Monday, April 9, 2012

Math Anxiety and The Flipped Classroom

I have been trying to avoid taking a stand on the flipped classroom, because in all honesty, I can see advantages if it's done right.'s where I am a bit of a pessimist, mainly because I have been in the math and technology education field for over 22 years now - I don't think it's going to be done right MOST OF THE TIME!  I think it's just a flipped model of the same old thing - lecture and practice: we've just flipped where those things happen and patted ourselves on the back that we are 'integrating technology'.   A lecture is still a lecture and not all that engaging no matter if it's in person or on a computer.

Hopefully I am wrong - but I don't think I am.

Image courtesy of 'flipped classroom'
I have had the advantage of seeing K-12 education from various perspectives (teacher, administrator, consultant, teacher trainer, and vendor), and in my very diverse set of experiences, have seen the 'traditionalist' method of math instruction (i.e. lecture and drill-and-kill) win out. Especially in our standardized testing arena. Basically, I don't think the flipped classroom approach is going to be done right most of the time, and by right, I mean truly taking the time in classrooms to focus on engaging students, expanding understanding, doing hands-on learning using dynamic math software, collaboration, cooperative learning, and exploring beyond the algorithms.  What I think the more likely case, particularly in math (and again, just my humble opinion here) is that the flipped classroom will be lecture at home (ugh!) and going over homework and practice problems in class (double ugh!)

Which leads me to why I am even speaking up right now.

I read this article today, Demystifying Math Could Ease Anxiety regarding a recent Stanford study on math anxiety.  I will let you read the article, but basically the gist of it is that if we could teach math in such a way where it wasn't a mystery, but something real and reasonable, then we would eliminate much of the anxiety.  Some key lines from the article resonated with me:

Image courtesy of
"...the way math has been taught for years probably doesn't help, say scientists and teachers alike. Children are often instructed to remember processes and equations without a firm understanding of why those equations work"
"Sometimes when we over-standardize how to do math and take the reasoning out of it, it becomes confusing."
"You're forced to do something over and over again and you know nothing about it - wouldn't you be anxious too?"

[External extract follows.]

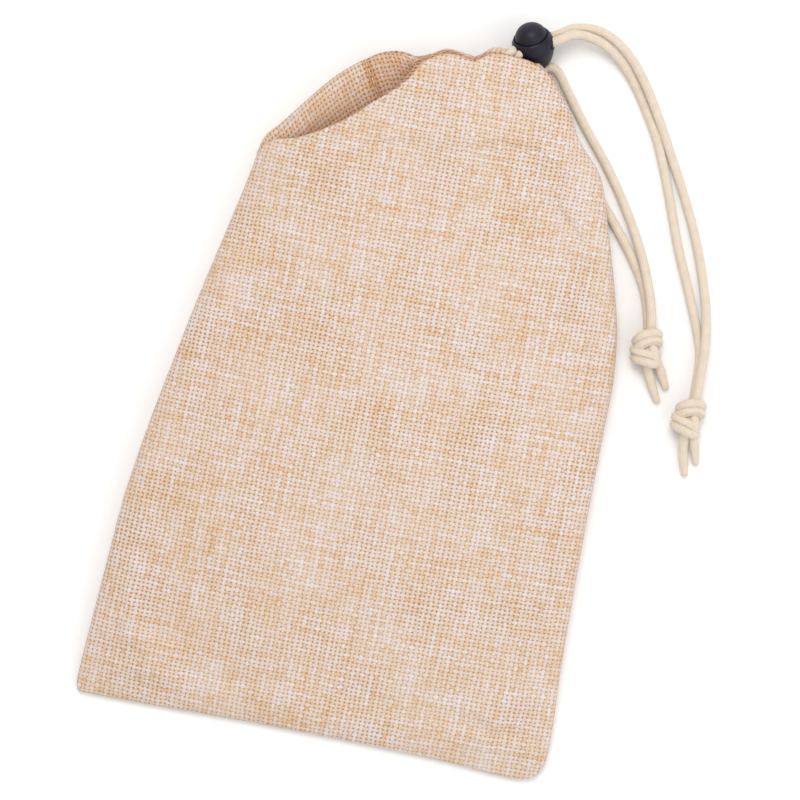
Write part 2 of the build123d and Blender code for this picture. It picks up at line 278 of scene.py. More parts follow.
def yarn_height(n, across, along, sign, identity, length):
    """How high a yarn stands at each point, and how near to its side the point is."""
    slub = n.noise(n.combine(n.times(identity, 5.13), n.times(length, 0.5), 7.0), 1.0, 1.0)
    width = n.math("DIVIDE", across, n.scaled(slub, SLUB, YARN_WIDTH - SLUB / 2))
    section = n.math("SQRT", n.math("MAXIMUM", n.minus(1.0, n.times(width, width)), 0.0))
    wave = n.times(n.math("COSINE", n.times(along, math.pi)), sign)
    missing = n.math("GREATER_THAN", n.absolute(across), YARN_WIDTH)
    height = n.scaled(wave, YARN_WAVE, n.times(section, YARN_ROUND))
    return n.scaled(missing, -GAP_DEPTH, height), n.absolute(width)


def yarn_tone(n, identity, along, offset):
    """Each yarn's own tone, which drifts along it, with short flecks."""
    drift = n.noise(n.combine(n.times(identity, 7.31), n.times(along, 0.06), offset), 1.0, 1.0)
    fleck = n.noise(n.combine(n.times(identity, 3.17), n.times(along, 0.30), offset + 9), 1.0, 2.0)
    return n.scaled(fleck, YARN_SHARE, n.times(drift, YARN_SHARE))


def yarn_colour(n, tone):
    ramp = n.tree.nodes.new("ShaderNodeValToRGB")
    n.link(tone, ramp.inputs[0])
    while len(ramp.color_ramp.elements) < len(YARN_TONES):
        ramp.color_ramp.elements.new(0.5)
    for stop, (position, colour) in zip(ramp.color_ramp.elements, YARN_TONES):
        stop.position, stop.color = position, colour
    return ramp.outputs[0]


def weave_material(name, tint=(1.0, 1.0, 1.0)):
    """A plain weave of heathered yarn.

    The attribute cloth holds each point's place on the flat cloth in mm, and how much painted shade it gets,
    which draws it darker and warmer.
    """
    n = Nodes(name)
    cloth = n.add("ShaderNodeAttribute", {}, output="Vector", attribute_name="cloth")
    # painted shade: the third value of cloth, high in hollows, creases and under the rim
    painted_shade = n.add("ShaderNodeSeparateXYZ", {0: cloth}, output="Z")
    flat = n.vector_math("MULTIPLY", cloth, (1.0, 1.0, 0.0))
    stray = n.add("ShaderNodeTexNoise", {"Vector": flat, "Scale": 0.30, "Detail": 1.0}, output="Color")
    stray = n.vector_math("SUBTRACT", stray, (0.5, 0.5, 0.5))
    bent = n.vector_math("MULTIPLY_ADD", stray, (WANDER, WANDER, 0.0), flat)
    place = n.add("ShaderNodeSeparateXYZ", {0: bent}, output="X")
    warp = n.math("DIVIDE", place, WARP_PITCH)
    weft = n.math("DIVIDE", place.node.outputs["Y"], WEFT_PITCH)
    warp_id, weft_id = n.math("FLOOR", warp), n.math("FLOOR", weft)
    across_warp = n.minus(n.math("FRACT", warp), 0.5)
    across_weft = n.minus(n.math("FRACT", weft), 0.5)
    odd = n.math("GREATER_THAN", n.math("PINGPONG", n.math("ADD", warp_id, weft_id), 1.0), 0.5)
    side = n.scaled(odd, -2.0, 1.0)  # 1 where the warp is on top, -1 where the weft is
    other_side = n.times(side, -1.0)
    warp_high, warp_flank = yarn_height(n, across_warp, across_weft, side, warp_id, weft)
    weft_high, weft_flank = yarn_height(n, across_weft, across_warp, other_side, weft_id, warp)
    height = n.math("MAXIMUM", warp_high, weft_high)
    warp_on_top = n.math("GREATER_THAN", warp_high, weft_high)

    tone = n.choose(warp_on_top, yarn_tone(n, weft_id, warp, 40.0), yarn_tone(n, warp_id, weft, 0.0))
    for scales, weight in PATCHES:
        patch = n.noise(n.vector_math("MULTIPLY", flat, scales), 1.0, 2.0)
        tone = n.scaled(patch, weight, tone)
    tone = n.add("ShaderNodeMapRange", {"Value": tone, "From Min": TONE_SPAN[0], "From Max": TONE_SPAN[1]})
    # painted shade on the yarns' sides
    tone = n.scaled(n.ramp(n.choose(warp_on_top, weft_flank, warp_flank), 0.25, 0.95), FLANK_SHADE, tone)
    tone = n.scaled(painted_shade, SHADE_TONE, tone)
    fibres = n.noise(flat, 6.0, 3.0, 0.7)
    shade = n.scaled(n.ramp(height, -0.1, 1.0), 0.14, 0.86)
    shade = n.scaled(n.minus(fibres, 0.5), 0.20, shade)
    body = n.shaded(yarn_colour(n, tone), shade)

    corner = n.times(n.absolute(across_warp), n.absolute(across_weft))
    looseness = n.scaled(painted_shade, SHADE_GAP, n.scaled(n.noise(flat, 0.04, 1.0), 0.16, -0.085))
    gap = n.math("ADD", n.math("ADD", corner, looseness), n.scaled(fibres, 0.10, -0.05))
    cover = n.math("MINIMUM", n.scaled(painted_shade, SHADE_COVER, GAP_COVER[0]), GAP_COVER[1])
    colour = n.mix(n.times(n.ramp(gap, *GAP_SPAN), cover), body, GAP_SHADE)
    # painted shade, tinted towards CREASE_SHADE
    painted_shading = n.mix(n.times(painted_shade, SHADE_TINT), (1.0, 1.0, 1.0, 1.0), CREASE_SHADE)
    colour = n.mix(1.0, colour, painted_shading, "MULTIPLY")
    colour = n.mix(1.0, colour, tint + (1.0,), "MULTIPLY")
    n.set("Sheen Weight", 0.15)
    n.set("Sheen Roughness", 0.5)
    n.set("Specular IOR Level", 0.2)
    relief = n.scaled(fibres, 0.35, n.math("MAXIMUM", height, -0.3))
    n.surface(colour, n.scaled(fibres, 0.25, 0.62), relief, 0.5, 0.00028)
    return n.material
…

Hopefully now you can see why I felt the urge to speak up about the flipped classroom.  In my opinion, it is simply going to increase math anxiety. Watching lectures of how to do math is simply perpetuating the idea that math is a bunch of rules and steps needed to get to an answer. And whether you watch those lectures at home on a computer or listen to a teacher lecture in a classroom, it's still a lecture - a how-to, a standardization of something they probably won't understand because there is no context attached. No - I am a believer in real-world math (see my post at  called What do you wonder? Real-world math problems are everywhere) and the use of technology that is dynamic and exploratory (i.e. Sketchpad, TinkerPlots, Fathom) versus rote and confining.

I hope I am wrong about the flipped classroom, since it seems it has become the golden child of education these days.  I will admit, I have read some articles and blogs that describe flipped classrooms that seem to have potential. For now though, I will keep promoting what I think is good math instruction - a teacher and students using dynamic technology, engaging, collaborative inquiry learning that is hands-on, real-world and connected rather than a bunch of mystery numbers and formulaic steps to memorize.

For another commentary related to math anxiety, read Ian Rosenfield's blog post The Big Bad Math


Brian E. Bennett said...

I agree with your anxiety about the flipped class done wrong the majority of the time. I hear horror stories of teachers playing video and then sitting back and reading the newspaper (and no, that isn't hyperbole). But, instead of being afraid or completely turned off by the idea, we need to support those teachers interested in using it so they use it well.
One of the best flipped resources I always show is Dan Meyer (I'm sure you're familiar with him). The point being that video in flipped classrooms is not always instructional. I use it for extension just as much as direct instruction. So, again, let's work together to share a true flipped class rather than the same old thing with a new hat.

Karen Greenhaus said...


I completely agree that the flipped classroom idea, when done correctly, is terrific. Dan Meyers, Mathalicious (Karim Ani), Yummymath (Brian Marks) are examples of this. But, the model that seems to be promoted is Khan Academy type videos, which are the epitomy of what I am referencing and what, unfortunately, I think is being held up as the model. That I guess is my fear - not the flipped idea, but the 'videos' we are using.

I am with you on working together - trying my best to support teachers as well as I can in my own small way!!